Alopraram quando tinham liberdade e normalidade democrática. Pintaram o cabelo de rosa, meteram uns bagulho de ferro na boca, nariz, no peito. Gritaram, quebraram imagem, enfiaram a santa no toba. Usaram x, cagaram regra, bateram em todo mundo. E a mãe de vocês largou um 17, pra vocês não esquecer que quem manda é ela.
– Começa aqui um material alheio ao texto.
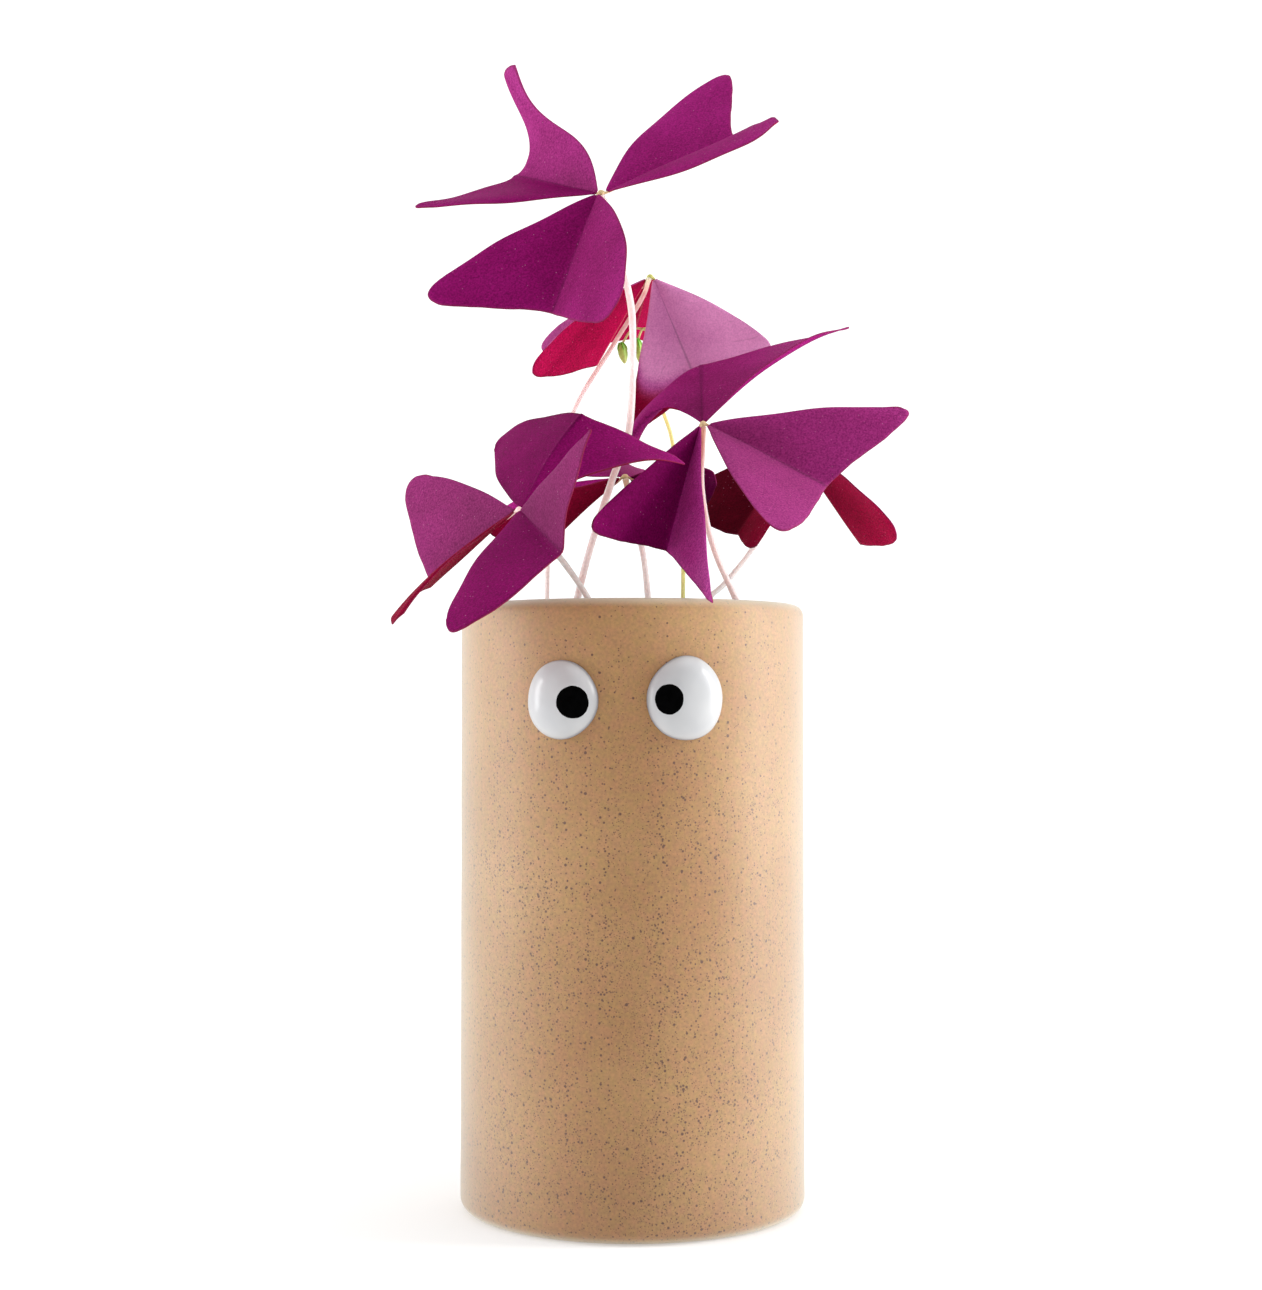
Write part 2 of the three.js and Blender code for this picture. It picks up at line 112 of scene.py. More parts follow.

E a classe trabalhadora, coisa que vocês não são, e nunca serão.
Vão ficar cristalizados, velhos, se pintando, se tatuando, sempre tendo utopias deprimentes, sozinhos, cheios de amarguras, angústias, depressões. Relacionamentos fudidos, sempre começando e terminando, mais terminando que começando. Sarjeta das relações, um cachorro comendo seu fiofó e outro mijando em sua boca.

Qualquer mínima conquista de um trabalhador, que comprou um terreno em Inhoaíba e começou a construir um barraco, vai ser lixo pra vocês. Aí ele, que ouve sua pilhéria sempre calado, vai lá na urna e soca um 17 no meio de seu rabo peludo cheio de badalhoca.

Vai morrer dizendo: não me Khalo. Se Frida, que amava um luxo, visse tu usando o nome dela, davale tanto tapa em sua cara, que tu nem pra aula mais ia.

Faltou pai e mãe dando limite. E os partidos se valem da ingenuidade de vocês.

O pobre vê Jornal Nacional pra ouvir sobre o Brasil. Mas ele só entende o Brasil quando vê a novela. E não, não ouvi isso, eu trabalhei nisso, e vi outras pessoas, de diversas origens, burguesas, faveladas, brancas e pretas, trabalhando na teledramaturgia, e felizmente ou infelizmente, assim que é.

O brasileiro pobre precisa de parábolas. O que Jesus fazia era contar uma história.
Ter paciência. Educação popular. Conhecimento que chegava na periferia. Pode xingar filha da puta, pode mandar tomar no cu. Não tem fiscal de palavrão, não. Pode comer bife. Pode chamar a amiga de piranha, se ela roubou teu homem. Tem esse Brasil aí. Você gostando, AUTORIZANDO, ou não, ele tá aí, e vai continuar.

A educação popular convive com tudo isso. Não condena. Ouve. Acolhe. Caminha. Vê TV junto. Vê jornal junto.

Minha vó, semianalfabeta, minha mãe, semianalfabeta, botaram no mundo um escritor. De merda, eu sei, e você sabe. Mas botaram. Na base de TV e Bíblia.

Vocês não respeitam isso. Então, não queiram ser sequer considerados, ou dados ao respeito. Essa esquerda ainda vai perder muita eleição, e talvez todas. O povo vai ter que se organizar sozinho, longe de vocês, por si só.

Comprem um Prestobarba.
E o Jornal Nacional começa às 8:30 da noite.